Nun ist es ja nicht so, dass Hofer der erste oder einzige Politiker wäre, der als öffentliche Person seine eigentliche Einstellung verbirgt. Bei ihm ist diese Verschleierung aber deshalb extrem bedenklich, weil sie im Kontext der gesamten FPÖ-Taktik zu sehen ist. So gab es auch vor der letzten Diskussion im ORF vor einer Woche einen Irritationsmoment als ein FPÖ-Sympathisant in die Kamera rief: „Wir werden in die Hofburg einziehen.“ Bei aller Bedeutung der Parteipolitik, die in Österreich jeder Personenwahl zugeschrieben wird, noch nie hat ein Bundespräsident vor seiner Wahl signalisiert, dass seine Partei „in die Hofburg einziehen“ wird. Aber so sind sie eben, die FPÖ-Anhänger. Und sie sind so wegen der Geisteshaltung in der Partei.

In den positiven Zuschreibungen für Norbert Hofer wurde immer hervorgehoben, er sei so authentisch. Allein, welcher Hofer ist da gemeint?

Das alles wäre jetzt so kurz nach der Entscheidung nicht wirklich wichtig, hätte Hofer nicht bereits eines der höchsten Staatsämter der Republik inne. Der unheimlich raffinierte Dritte Nationalratspräsident?

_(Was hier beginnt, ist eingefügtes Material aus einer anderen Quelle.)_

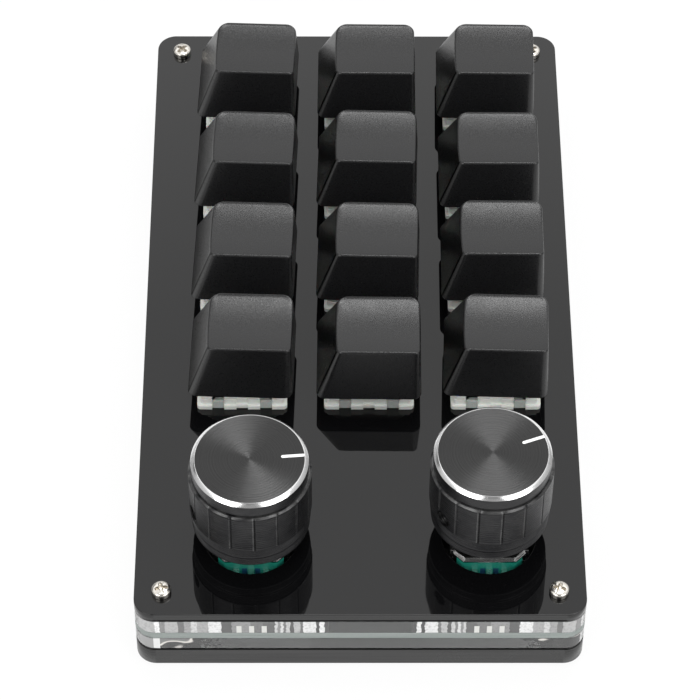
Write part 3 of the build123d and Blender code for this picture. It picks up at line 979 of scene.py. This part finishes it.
def dish_height(y):
    """The top face: a cylinder whose axis runs from left to right, lowest in the middle."""
    edge = cap_top_half[1]
    return cap_top + np.sqrt(cap_dish_radius ** 2 - edge ** 2) - np.sqrt(
        cap_dish_radius ** 2 - np.minimum(np.abs(y), edge) ** 2)


def keycap():
    """Inner ceiling, inner walls, lip, outer walls, rounded edge and dished top, in that order.

    The edge's rings turn a quarter circle: they come in by one less the cosine of the turn and
    rise by its sine. The top's rings are the edge's last one drawn in towards the middle.
    """
    around = len(cap_template)
    rings = []

    def add(level, inset):
        """One more ring of the cap's outline."""
        level = np.broadcast_to(np.asarray(level, float), (around,))
        rings.append(np.hstack([cap_outline(level, inset), level[:, None]]))

    for level in (cap_ceiling, cap_ceiling - edge_hold, cap_skirt + cap_mouth,
                  cap_skirt + edge_hold, cap_skirt):
        add(level, cap_wall)
    for rise, inset in ((0.0, cap_lip), (cap_lip_break, cap_lip_break), (cap_lip, 0.0),
                        (cap_lip + 2 * edge_hold, 0.0)):
        add(cap_skirt + rise, inset)
    edge = dish_height(cap_outline(np.full(around, cap_top))[:, 1])
    add(cap_skirt + 0.5 * (edge - cap_skirt), 0.0)
    add(edge - cap_edge_radius - cap_edge_lead, 0.0)
    for turn in np.linspace(0, np.pi / 2, 7):
        add(edge - cap_edge_radius * (1 - np.sin(turn)),
            cap_edge_radius * (1 - np.cos(turn)) * cap_edge_ease)
    last = rings[-1]
    middle = np.array([cap_top_shift, 0.0])
    for share in cap_top_rings:
        flat = middle + share * (last[:, :2] - middle)
        rings.append(np.hstack([flat, dish_height(flat[:, 1])[:, None]]))
    return ring_stack(rings)


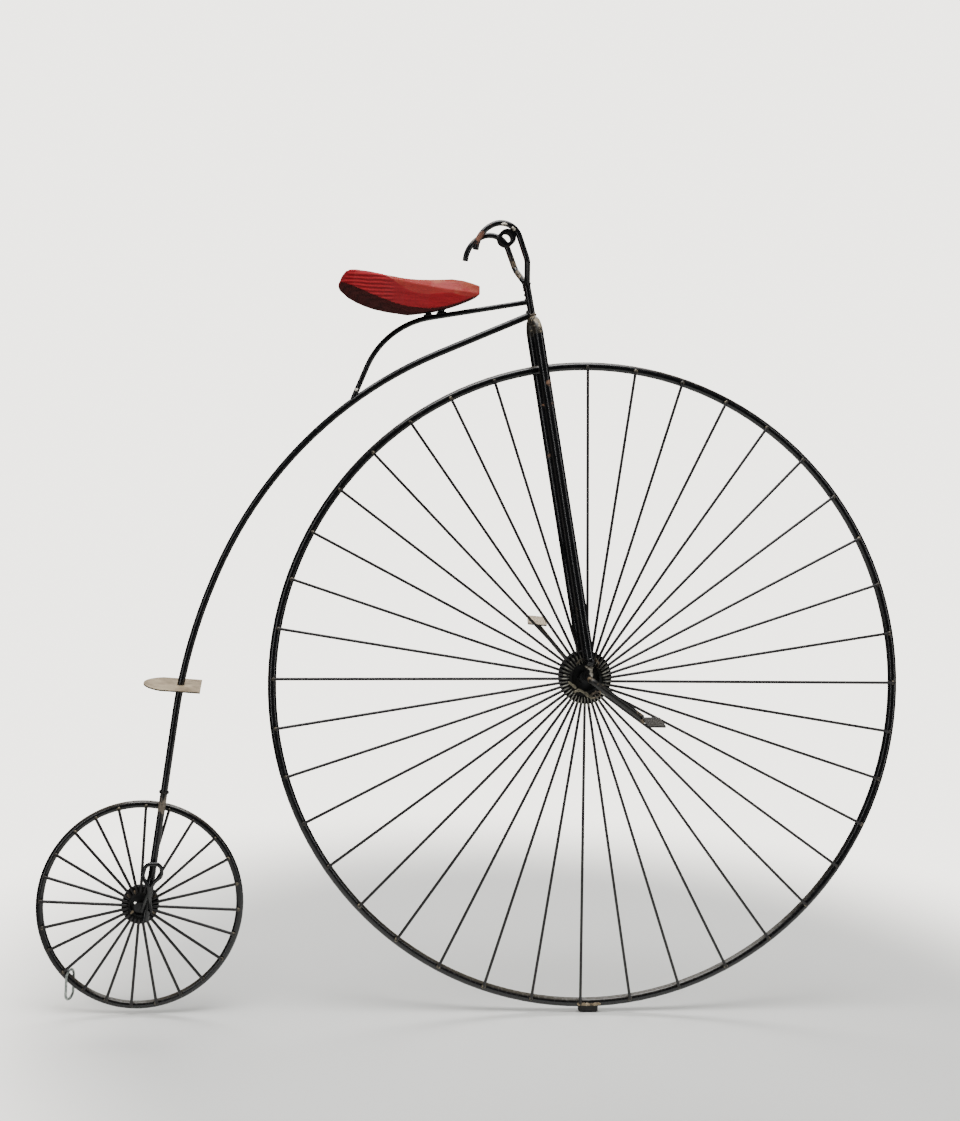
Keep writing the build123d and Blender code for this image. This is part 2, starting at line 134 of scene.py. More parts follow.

P.S. Zur Verblüffung vieler gibt aber auch Alexander Van der Bellen Anlass zur Irritation. In einem ARD-Interview legte er sich überflüssigerweise fest: Er werde der FPÖ keinen Regierungsauftrag erteilen, auch wenn sie nach der nächsten Nationalratswahl stärkste Kraft sein sollte. Damit erweist sich Van der Bellen als Wiederholungstäter eines schweren Fehlers. Er müsste jede Vorhersage mit dem Hinweis auf das ausstehende Wahlresultat verweigern. Es könnte nämlich eine Situation eintreten, in der er nur mehr zurücktreten kann: Die FPÖ präsentiert ihm eine Mehrheit im Parlament, die Alternative wäre nur eine Vier-Parteien-Regierung oder eine Minderheitsregierung. Der erste Fall wäre wahrscheinlich sehr instabil und die Regierung nicht von langer Dauer. Der zweite Fall würde Neuwahlen in kürzester Zeit provozieren. In beiden Fällen könnte die FPÖ nahe an die absolute Mehrheit kommen Und dann, Herr Bundespräsident Van der Bellen?